[Raw records]
>>>>

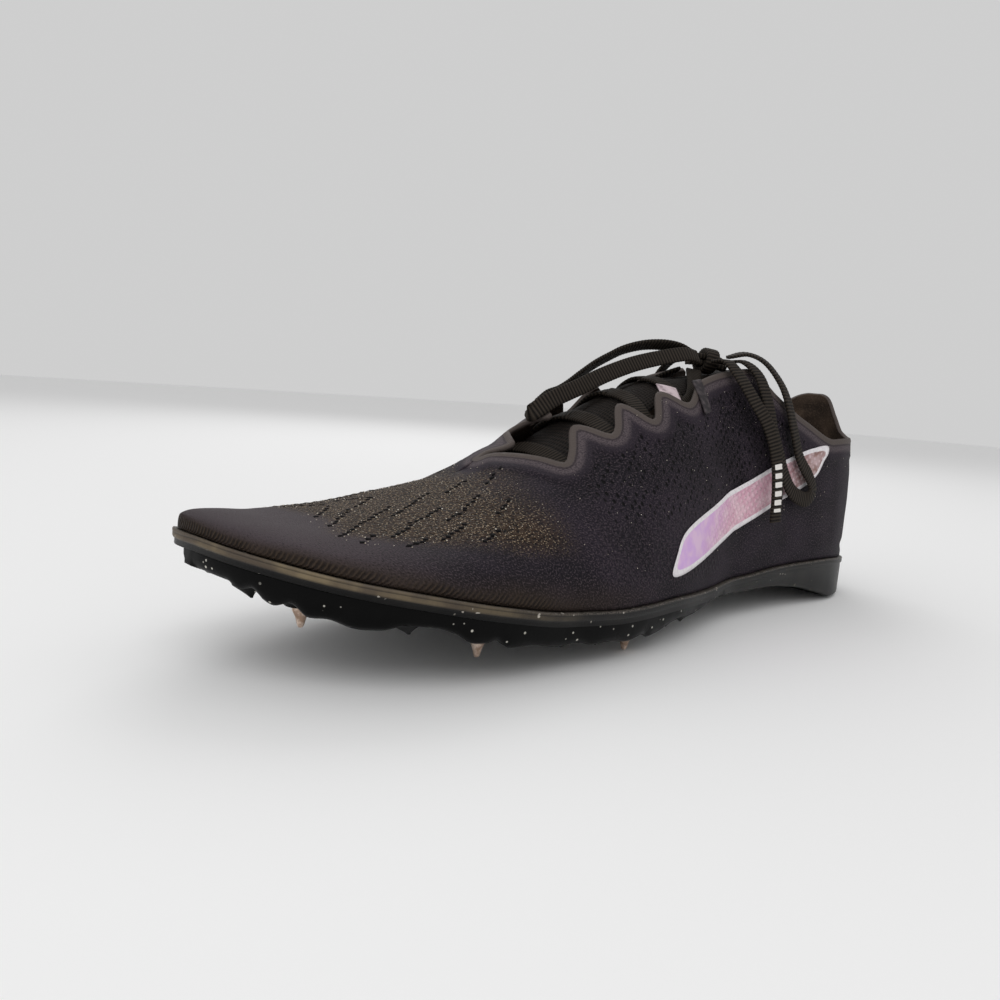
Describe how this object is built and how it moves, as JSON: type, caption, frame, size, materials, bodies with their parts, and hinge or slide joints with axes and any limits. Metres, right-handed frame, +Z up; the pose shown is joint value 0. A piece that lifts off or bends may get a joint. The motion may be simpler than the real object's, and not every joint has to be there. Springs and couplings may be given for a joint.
{
  "type": "track spike shoe",
  "caption": "Low left running spike shoe with a knit upper, laced scalloped throat, thin foam midsole and a toothed forefoot plate with steel pins.",
  "frame": {"origin": "middle of the shoe's box, without its free lace, on the floor plane", "axes": "+X from heel to toe, +Y to the outer (lateral) side, +Z up"},
  "size_m": [0.2836, 0.0896, 0.0954],
  "materials": {
    "knit_upper": "fine black knit under a thin matt film, faint purple cast",
    "tongue_mesh": "open black-brown mesh",
    "insole_cloth": "brown-black brushed cloth",
    "midsole_foam": "satin dark foam, lighter brown-grey along the rim at the toe",
    "plate_plastic": "glossy black moulded plate",
    "pin_steel": "dull pinkish-beige steel",
    "lace_cloth": "flat woven black lace with fine cross ribs"
  },
  "bodies": {
    "root": {"upper": "knit_upper", "tongue": "tongue_mesh", "insole": "insole_cloth", "midsole": "midsole_foam", "spike_plate": "plate_plastic", "lace_crossings": "lace_cloth", "lace_knot": "lace_cloth", "lace_loop_front": "lace_cloth", "lace_loop_rear": "lace_cloth", "lace_end_rear": "lace_cloth", "lace_end_front": "lace_cloth", "spike_1": "pin_steel", "spike_2": "pin_steel", "spike_3": "pin_steel", "spike_4": "pin_steel", "spike_5": "pin_steel", "spike_6": "pin_steel"}
  },
  "joints": []
}
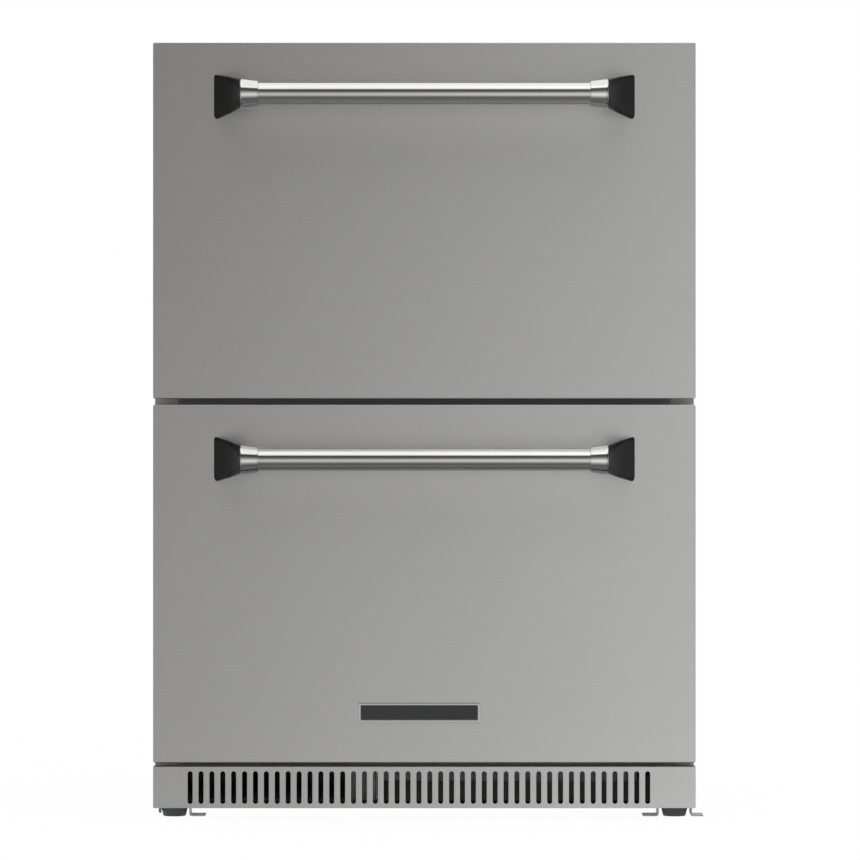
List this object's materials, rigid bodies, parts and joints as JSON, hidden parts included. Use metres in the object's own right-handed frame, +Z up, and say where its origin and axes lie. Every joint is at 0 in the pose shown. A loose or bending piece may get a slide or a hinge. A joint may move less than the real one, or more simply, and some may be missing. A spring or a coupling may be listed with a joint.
{
  "type": "under counter fridge",
  "caption": "Built-in under-counter fridge: two pull-out drawers with brushed steel fronts and bar handles over a slotted toe grille, on levelling legs with anti-tip brackets.",
  "frame": {"origin": "on the floor under the middle of the cabinet, midway between the handles' front and the back", "axes": "+Z up, +X to the right seen from the front, +Y to the back; the drawers open along -Y"},
  "size_m": [0.6192, 0.6831, 0.87],
  "materials": {
    "brushed_steel_front": "satin",
    "brushed_steel_cabinet": "satin",
    "galvanised_sheet": "satin",
    "bracket_steel": "satin",
    "handle_bar_steel": "polished",
    "handle_chrome": "polished",
    "badge_chrome": "polished",
    "tub_steel": "satin",
    "liner_plastic": "satin",
    "button_plastic": "satin",
    "black_plastic": "satin",
    "foot_plastic": "satin",
    "gasket_rubber": "matte",
    "black_paint": "satin",
    "copper": "satin",
    "coil_aluminium": "satin",
    "lamp_lens": "satin",
    "insulation_foam": "matte"
  },
  "bodies": {
    "cabinet": {"side_panel_left": "brushed_steel_cabinet", "side_panel_right": "brushed_steel_cabinet", "top_panel": "brushed_steel_cabinet", "back_panel": "galvanised_sheet", "rear_machine_cover": "galvanised_sheet", "base_pan": "galvanised_sheet", "base_deck": "galvanised_sheet", "liner": "liner_plastic", "insulation_foam": "insulation_foam", "mullion_bar": "black_plastic", "toe_grille": "brushed_steel_front", "grille_frame": "brushed_steel_front", "air_divider": "galvanised_sheet", "anti_tip_bracket_left": "bracket_steel", "anti_tip_bracket_right": "bracket_steel", "compressor": "black_paint", "condenser_coil": "black_paint", "condenser_fan_shroud": "black_plastic", "drain_pan": "black_plastic", "discharge_line": "copper", "power_inlet": "black_plastic", "evaporator_coil": "coil_aluminium", "evaporator_cover": "liner_plastic", "control_housing": "black_plastic", "lamp_lens": "lamp_lens", "upper_slide_outer_left": "galvanised_sheet", "upper_slide_outer_right": "galvanised_sheet", "lower_slide_outer_left": "galvanised_sheet", "lower_slide_outer_right": "galvanised_sheet"},
    "leg_front_left": {"levelling_leg_front_left": "foot_plastic"},
    "leg_front_right": {"levelling_leg_front_right": "foot_plastic"},
    "leg_rear_left": {"levelling_leg_rear_left": "foot_plastic"},
    "leg_rear_right": {"levelling_leg_rear_right": "foot_plastic"},
    "condenser_fan": {"condenser_fan_blade": "black_plastic"},
    "evaporator_fan": {"evaporator_fan_blade": "black_plastic"},
    "button_power": {"control_button_power": "button_plastic"},
    "button_set": {"control_button_set": "button_plastic"},
    "upper_slide_middle": {"upper_slide_middle_left": "galvanised_sheet", "upper_slide_middle_right": "galvanised_sheet"},
    "upper_drawer": {"upper_front_skin": "brushed_steel_front", "upper_inner_panel": "liner_plastic", "upper_gasket": "gasket_rubber", "upper_handle_bar": "handle_bar_steel", "upper_handle_post_left": "handle_chrome", "upper_handle_post_right": "handle_chrome", "upper_tub": "tub_steel", "upper_slide_inner_left": "galvanised_sheet", "upper_slide_inner_right": "galvanised_sheet"},
    "lower_slide_middle": {"lower_slide_middle_left": "galvanised_sheet", "lower_slide_middle_right": "galvanised_sheet"},
    "lower_drawer": {"lower_front_skin": "brushed_steel_front", "lower_inner_panel": "liner_plastic", "lower_gasket": "gasket_rubber", "lower_handle_bar": "handle_bar_steel", "lower_handle_post_left": "handle_chrome", "lower_handle_post_right": "handle_chrome", "lower_tub": "tub_steel", "lower_slide_inner_left": "galvanised_sheet", "lower_slide_inner_right": "galvanised_sheet", "badge_plate": "badge_chrome"}
  },
  "joints": [
    {"name": "upper_drawer_slide", "type": "slide", "parent": "cabinet", "child": "upper_drawer", "axis": [0, -1, 0], "range_m": [0, 0.4]},
    {"name": "upper_slide_middle_travel", "type": "slide", "parent": "cabinet", "child": "upper_slide_middle", "axis": [0, -1, 0], "range_m": [0, 0.2]},
    {"name": "lower_drawer_slide", "type": "slide", "parent": "cabinet", "child": "lower_drawer", "axis": [0, -1, 0], "range_m": [0, 0.25]},
    {"name": "lower_slide_middle_travel", "type": "slide", "parent": "cabinet", "child": "lower_slide_middle", "axis": [0, -1, 0], "range_m": [0, 0.125]},
    {"name": "condenser_fan_spin", "type": "hinge", "parent": "cabinet", "child": "condenser_fan", "pos_m": [-0.13, 0.235, 0.158], "axis": [1, 0, 0], "continuous": true},
    {"name": "evaporator_fan_spin", "type": "hinge", "parent": "cabinet", "child": "evaporator_fan", "pos_m": [0, 0.242, 0.73], "axis": [0, 1, 0], "continuous": true},
    {"name": "button_power_press", "type": "slide", "parent": "cabinet", "child": "button_power", "axis": [0, 1, 0], "range_m": [0, 0.0012], "stiffness_N_per_m": 400, "springref_m": -0.0005},
    {"name": "button_set_press", "type": "slide", "parent": "cabinet", "child": "button_set", "axis": [0, 1, 0], "range_m": [0, 0.0012], "stiffness_N_per_m": 400, "springref_m": -0.0005},
    {"name": "leg_front_left_height", "type": "slide", "parent": "cabinet", "child": "leg_front_left", "axis": [0, 0, -1], "range_m": [0, 0.019]},
    {"name": "leg_front_right_height", "type": "slide", "parent": "cabinet", "child": "leg_front_right", "axis": [0, 0, -1], "range_m": [0, 0.019]},
    {"name": "leg_rear_left_height", "type": "slide", "parent": "cabinet", "child": "leg_rear_left", "axis": [0, 0, -1], "range_m": [0, 0.019]},
    {"name": "leg_rear_right_height", "type": "slide", "parent": "cabinet", "child": "leg_rear_right", "axis": [0, 0, -1], "range_m": [0, 0.019]}
  ],
  "couplings": [
    {"joint": "upper_slide_middle_travel", "follows": "upper_drawer_slide", "ratio": 0.5},
    {"joint": "lower_slide_middle_travel", "follows": "lower_drawer_slide", "ratio": 0.5}
  ]
}
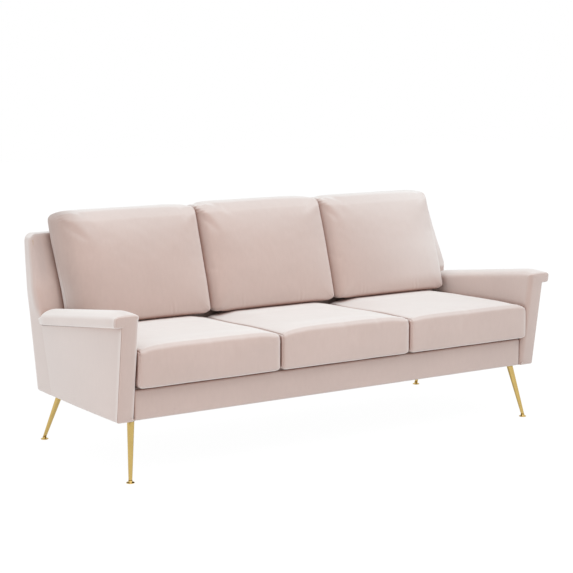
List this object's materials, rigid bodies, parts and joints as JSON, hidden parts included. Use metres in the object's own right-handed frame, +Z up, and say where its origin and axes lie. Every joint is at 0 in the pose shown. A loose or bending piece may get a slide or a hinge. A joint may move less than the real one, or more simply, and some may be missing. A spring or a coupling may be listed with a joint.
{
  "type": "three-seat sofa",
  "caption": "Sofa with a raked upholstered back, low arms with overhanging armrests that slope to the rear, loose seat and back cushions and splayed tapered metal legs.",
  "frame": {"origin": "On the floor, under the middle of the sofa's bounding box.", "axes": "+X to the right as the sofa is seen from the front, +Y from the front to the back, +Z up."},
  "size_m": [1.95, 0.8224, 0.89],
  "materials": {
    "velvet": "smooth blush velvet",
    "satin_gold": "satin",
    "timber": "sawn, untreated",
    "plywood": "birch plywood, untreated",
    "steel": "zinc plated",
    "spring_steel": "drawn wire",
    "webbing": "woven jute",
    "deck_cloth": "plain woven lining over a pad",
    "dust_cloth": "black non-woven"
  },
  "bodies": {
    "sofa_frame": {"leg_front_left": "satin_gold", "foot_front_left": "satin_gold", "leg_plate_front_left": "steel", "leg_front_right": "satin_gold", "foot_front_right": "satin_gold", "leg_plate_front_right": "steel", "leg_rear_left": "satin_gold", "foot_rear_left": "satin_gold", "leg_plate_rear_left": "steel", "leg_rear_right": "satin_gold", "foot_rear_right": "satin_gold", "leg_plate_rear_right": "steel", "front_rail": "timber", "rear_rail": "timber", "side_rail_left": "timber", "stretcher_left": "timber", "corner_block_front_left": "timber", "corner_block_rear_left": "timber", "side_rail_right": "timber", "stretcher_right": "timber", "corner_block_front_right": "timber", "corner_block_rear_right": "timber", "seat_spring_1": "spring_steel", "seat_spring_2": "spring_steel", "seat_spring_3": "spring_steel", "seat_spring_4": "spring_steel", "seat_spring_5": "spring_steel", "seat_spring_6": "spring_steel", "seat_spring_7": "spring_steel", "seat_spring_8": "spring_steel", "seat_spring_9": "spring_steel", "front_rail_cover": "velvet", "seat_deck": "deck_cloth", "dust_cover": "dust_cloth", "arm_cover_left": "velvet", "arm_panel_left": "plywood", "arm_post_left": "timber", "armrest_board_left": "timber", "arm_strap_left": "steel", "arm_cover_right": "velvet", "arm_panel_right": "plywood", "arm_post_right": "timber", "armrest_board_right": "timber", "arm_strap_right": "steel", "back_cover": "velvet", "back_bottom_rail": "timber", "back_top_rail": "timber", "back_post_outer_left": "timber", "back_post_inner_left": "timber", "back_post_inner_right": "timber", "back_post_outer_right": "timber", "back_webbing_1": "webbing", "back_webbing_2": "webbing"},
    "loose_seat_left": {"seat_cushion_left": "velvet"},
    "loose_seat_centre": {"seat_cushion_centre": "velvet"},
    "loose_seat_right": {"seat_cushion_right": "velvet"},
    "loose_back_left": {"back_cushion_left": "velvet"},
    "loose_back_centre": {"back_cushion_centre": "velvet"},
    "loose_back_right": {"back_cushion_right": "velvet"}
  },
  "joints": [
    {"name": "seat_left_pull", "type": "slide", "parent": "sofa_frame", "child": "loose_seat_left", "axis": [0, -1, 0], "range_m": [0, 0.66]},
    {"name": "seat_centre_pull", "type": "slide", "parent": "sofa_frame", "child": "loose_seat_centre", "axis": [0, -1, 0], "range_m": [0, 0.66]},
    {"name": "seat_right_pull", "type": "slide", "parent": "sofa_frame", "child": "loose_seat_right", "axis": [0, -1, 0], "range_m": [0, 0.66]},
    {"name": "back_left_lift", "type": "slide", "parent": "sofa_frame", "child": "loose_back_left", "axis": [0, 0.2959, 0.9552], "range_m": [0, 0.45]},
    {"name": "back_centre_lift", "type": "slide", "parent": "sofa_frame", "child": "loose_back_centre", "axis": [0, 0.2959, 0.9552], "range_m": [0, 0.45]},
    {"name": "back_right_lift", "type": "slide", "parent": "sofa_frame", "child": "loose_back_right", "axis": [0, 0.2959, 0.9552], "range_m": [0, 0.45]}
  ]
}
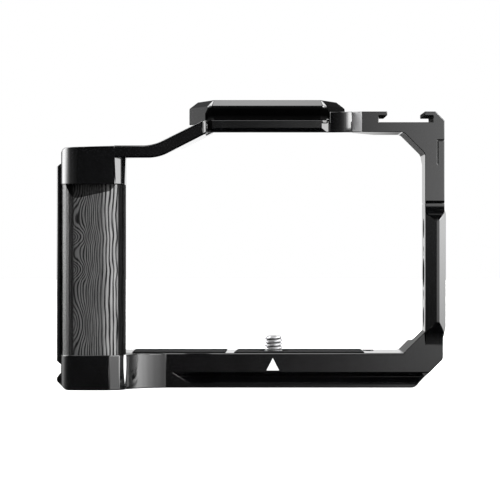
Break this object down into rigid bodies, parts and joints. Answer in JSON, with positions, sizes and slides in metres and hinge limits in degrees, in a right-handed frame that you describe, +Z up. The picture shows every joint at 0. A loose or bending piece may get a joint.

<<<<

→ Challenge: All lines of the data above that include the word "limits" must be shown.

→ Correct response:
Describe how this object is built and how it moves, as JSON: type, caption, frame, size, materials, bodies with their parts, and hinge or slide joints with axes and any limits. Metres, right-handed frame, +Z up; the pose shown is joint value 0. A piece that lifts off or bends may get a joint. The motion may be simpler than the real object's, and not every joint has to be there. Springs and couplings may be given for a joint.
Break this object down into rigid bodies, parts and joints. Answer in JSON, with positions, sizes and slides in metres and hinge limits in degrees, in a right-handed frame that you describe, +Z up. The picture shows every joint at 0. A loose or bending piece may get a joint.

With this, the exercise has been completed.